4. Brown Girl Dreaming by Jacqueline Woodson
We are now entering a brief interlude of cheats. I didn’t read this book for the first time in 2015. Nope. In 2014, I went to BEA and came home with a galley, and then I read it on my beach vacation.
And it was good. It was just so, so good.
I feel like I do not need to tell you about this book because this book has just been all over the place. It took home a National Book Award, a Newbery Honor, a Coretta Scott King, a Sibert Honor, probably some awards I’m forgetting or never heard of. It’s a memoir in verse. It’s about growing up black in North Carolina and Brooklyn in the 1960s and 1970s. It’s lovely. It’s thought-provoking. It’s a must read.
(And, to be fair, I did read it in 2015. More than once. And I’d read it again in a heartbeat)
3. The Family Romanov by Candace Fleming
Cheat #2: I first read this book in the fall of 2014. It took me a few weeks to work through; I’d read a chunk of short segments here and there, in between other fiction reading. But the longer I read, the longer the chunks – just like fiction, the longer I read, the deeper into the Romanov’s epic/bizarre/tragic story I fell. As this enigmatic, isolated family marched steadily toward their end, the faster the pages whipped by.
To be completely honest, this was really my first experience with the Romanovs. I knew very little about this notorious family. But wow, what an introduction. Fleming is an ideal guide for a first-timer; her narrative voice is warm, steady, informative. She weaves sparkling aesthetic details into her scenes – decadent bits of scenery, costume, and personality that drew me into the Romanov’s lives in that leery but indulgent, voyeuristic, reality show kind of way. But in the next chapter, Fleming turns the focus toward individuals in the peasant class; pulling from primary sources, Fleming reminds the reader that the Romanovs were one family in a country of millions, and that their power and choices led many, many of their citizens to impossible poverty or death… and eventually the dissolution of a steady government.
Alright, I feel like I am getting a little *too* passionate here about history. I am going to lose my fun-book street-cred. But nonetheless, this boring history book was one of the best and most engaging read I encountered.

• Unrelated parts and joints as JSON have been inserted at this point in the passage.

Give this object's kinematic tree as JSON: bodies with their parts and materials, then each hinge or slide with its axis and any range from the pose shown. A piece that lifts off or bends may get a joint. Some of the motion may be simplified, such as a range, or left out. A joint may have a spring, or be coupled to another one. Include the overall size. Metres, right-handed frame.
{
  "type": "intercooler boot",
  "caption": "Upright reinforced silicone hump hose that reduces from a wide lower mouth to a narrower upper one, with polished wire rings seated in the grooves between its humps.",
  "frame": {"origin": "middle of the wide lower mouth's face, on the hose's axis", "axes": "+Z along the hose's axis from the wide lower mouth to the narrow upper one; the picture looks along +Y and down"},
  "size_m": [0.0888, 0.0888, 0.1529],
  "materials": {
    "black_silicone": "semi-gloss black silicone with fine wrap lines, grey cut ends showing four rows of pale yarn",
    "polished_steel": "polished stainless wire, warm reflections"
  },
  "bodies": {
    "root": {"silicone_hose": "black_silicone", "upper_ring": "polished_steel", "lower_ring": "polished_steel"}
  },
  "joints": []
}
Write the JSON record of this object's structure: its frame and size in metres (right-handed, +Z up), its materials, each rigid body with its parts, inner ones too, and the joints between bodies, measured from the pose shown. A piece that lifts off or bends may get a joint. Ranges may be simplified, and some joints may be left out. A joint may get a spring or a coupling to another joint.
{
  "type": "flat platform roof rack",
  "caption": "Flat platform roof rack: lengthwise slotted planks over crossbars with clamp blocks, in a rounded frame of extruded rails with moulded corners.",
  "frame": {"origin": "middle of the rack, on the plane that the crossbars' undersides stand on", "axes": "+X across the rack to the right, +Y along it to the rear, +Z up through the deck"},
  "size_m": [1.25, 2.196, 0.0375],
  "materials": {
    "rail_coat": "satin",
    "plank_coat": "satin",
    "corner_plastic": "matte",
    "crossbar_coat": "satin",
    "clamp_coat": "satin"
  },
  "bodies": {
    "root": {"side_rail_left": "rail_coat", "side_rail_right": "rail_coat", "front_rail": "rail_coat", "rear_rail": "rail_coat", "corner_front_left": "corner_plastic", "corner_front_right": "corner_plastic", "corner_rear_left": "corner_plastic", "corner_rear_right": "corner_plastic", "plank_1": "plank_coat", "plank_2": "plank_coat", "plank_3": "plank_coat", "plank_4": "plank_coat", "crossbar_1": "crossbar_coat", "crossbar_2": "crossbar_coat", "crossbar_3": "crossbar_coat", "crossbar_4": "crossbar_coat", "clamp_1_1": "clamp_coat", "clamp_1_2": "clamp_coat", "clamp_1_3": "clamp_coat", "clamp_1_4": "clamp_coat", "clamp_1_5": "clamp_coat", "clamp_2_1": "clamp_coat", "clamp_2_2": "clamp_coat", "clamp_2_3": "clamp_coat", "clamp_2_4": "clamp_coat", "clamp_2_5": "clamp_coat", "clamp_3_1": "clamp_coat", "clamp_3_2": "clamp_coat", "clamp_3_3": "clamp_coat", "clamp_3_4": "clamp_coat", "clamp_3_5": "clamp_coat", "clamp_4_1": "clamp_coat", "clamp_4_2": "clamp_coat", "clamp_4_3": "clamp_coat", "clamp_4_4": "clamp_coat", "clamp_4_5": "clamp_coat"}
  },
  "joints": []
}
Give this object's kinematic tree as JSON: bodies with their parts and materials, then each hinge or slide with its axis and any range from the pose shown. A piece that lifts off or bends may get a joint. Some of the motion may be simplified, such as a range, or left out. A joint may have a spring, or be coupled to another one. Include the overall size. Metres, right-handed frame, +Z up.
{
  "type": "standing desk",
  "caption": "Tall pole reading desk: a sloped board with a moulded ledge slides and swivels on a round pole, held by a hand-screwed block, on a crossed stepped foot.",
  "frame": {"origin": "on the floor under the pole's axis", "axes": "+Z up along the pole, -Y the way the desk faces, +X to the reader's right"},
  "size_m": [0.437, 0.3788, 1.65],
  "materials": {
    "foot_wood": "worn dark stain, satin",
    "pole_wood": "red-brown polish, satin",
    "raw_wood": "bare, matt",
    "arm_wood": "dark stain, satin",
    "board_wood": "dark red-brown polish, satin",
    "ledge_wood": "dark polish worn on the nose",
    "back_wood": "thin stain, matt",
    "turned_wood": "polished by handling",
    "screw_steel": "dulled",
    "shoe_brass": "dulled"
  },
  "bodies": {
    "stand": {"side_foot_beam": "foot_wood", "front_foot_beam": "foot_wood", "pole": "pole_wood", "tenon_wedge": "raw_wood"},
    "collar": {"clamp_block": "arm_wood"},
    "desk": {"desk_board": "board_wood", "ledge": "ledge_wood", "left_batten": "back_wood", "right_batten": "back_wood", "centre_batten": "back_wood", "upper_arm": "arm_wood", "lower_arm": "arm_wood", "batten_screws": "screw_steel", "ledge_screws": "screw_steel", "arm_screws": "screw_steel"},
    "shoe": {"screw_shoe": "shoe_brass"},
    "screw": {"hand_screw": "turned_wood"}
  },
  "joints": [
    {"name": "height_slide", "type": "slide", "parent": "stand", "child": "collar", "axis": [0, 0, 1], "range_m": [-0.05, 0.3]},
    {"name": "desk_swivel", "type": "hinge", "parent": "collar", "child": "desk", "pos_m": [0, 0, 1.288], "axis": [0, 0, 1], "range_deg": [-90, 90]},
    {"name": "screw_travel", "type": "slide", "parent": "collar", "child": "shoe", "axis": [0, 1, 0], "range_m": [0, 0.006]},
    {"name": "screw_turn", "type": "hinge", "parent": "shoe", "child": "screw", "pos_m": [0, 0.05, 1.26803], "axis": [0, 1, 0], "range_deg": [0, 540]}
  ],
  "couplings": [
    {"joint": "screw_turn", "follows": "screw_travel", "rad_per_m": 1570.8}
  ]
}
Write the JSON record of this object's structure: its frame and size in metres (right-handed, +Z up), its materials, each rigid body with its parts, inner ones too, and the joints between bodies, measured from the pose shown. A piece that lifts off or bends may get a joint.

In either 2014 or 2015. Take your pick. Or maybe both!
2. Recipes for a Beautiful Life: A Memoir in Stories by Rebecca Barry
I read this book over the summer. Just a few chapters in, I immediately imagined sitting on my bookshelf, part of my permanent collection. It was just one of those heart-clutching, “yes, yes,” books that just… struck a personal/sentimental/this-is-life/cliche-inspiring chord in me. Every few years, they come along.
A collection of short personal essays – stories, maybe, or sketches – this is the perfect book for dipping in and out of. Barry begins with a big move; after much deliberation, she and her husband decide to disrupt their writing and publishing careers – to leave New York City and move upstate, and oh, then maybe it’s a good idea to buy a gorgeous but dilapidated apartment building and then renovate? And then maybe have a couple of small children? Her stories are brief. Clipped, out of necessity. They barely leave the scope of her small town, her family and friends, or the walls of her apartment. The moments she captures are personal – naval-gazing, maybe – sometimes messy, sometimes fractured, sometimes self-pitying, but then there’s just a bit of joy, tucked away, too. It’s exactly the way I like to think about life and families and the way I strive to write.
And for the record, I did not make it through those two paragraphs without putting it on hold again. Oops.
- Challenger Deep by Neal Shusterman
I have to say, it’s a bit of a strange experience thinking about books that I’ve loved when so much time as passed since we first “met.” So much has happened, Challenger Deep, since I first cracked you open. I seem to recall it was a warm-ish evening, late April early May, and I was reading on my bed with the windows open. I picked it out from my overflowing bookshelves on the merit of a starred professional review, I believe. I had no idea what it was about. I started reading and had no idea what was going on, but not in a “you’ve lost me, Shusterman” kind of way.
It was more like a “Wow, this book is smarter than me.” So I started paddling hard to keep up, and while I’m not sure I did 100%, I was left feeling like I’d experienced something damn special.
This book came out last May. It got a zillion starred reviews, won some awards, and I’m sure you’ve heard all about it by now. If you haven’t, I’ll tell you that it’s about a teenage boy, and it’s about schizoaffective disorder. There are at least two separate story-lines, neither of which feels quite… real. It’s narratively impressive, narratively challenging, but if you can hang on long enough, it will also hit you in the guts at least once or twice.
Not an easy read. Not a pleasant read. Not a heart-clutching “yes, yes” book, but a “wow, wow, WOW” kind of book – maybe the only WOW book I read all year.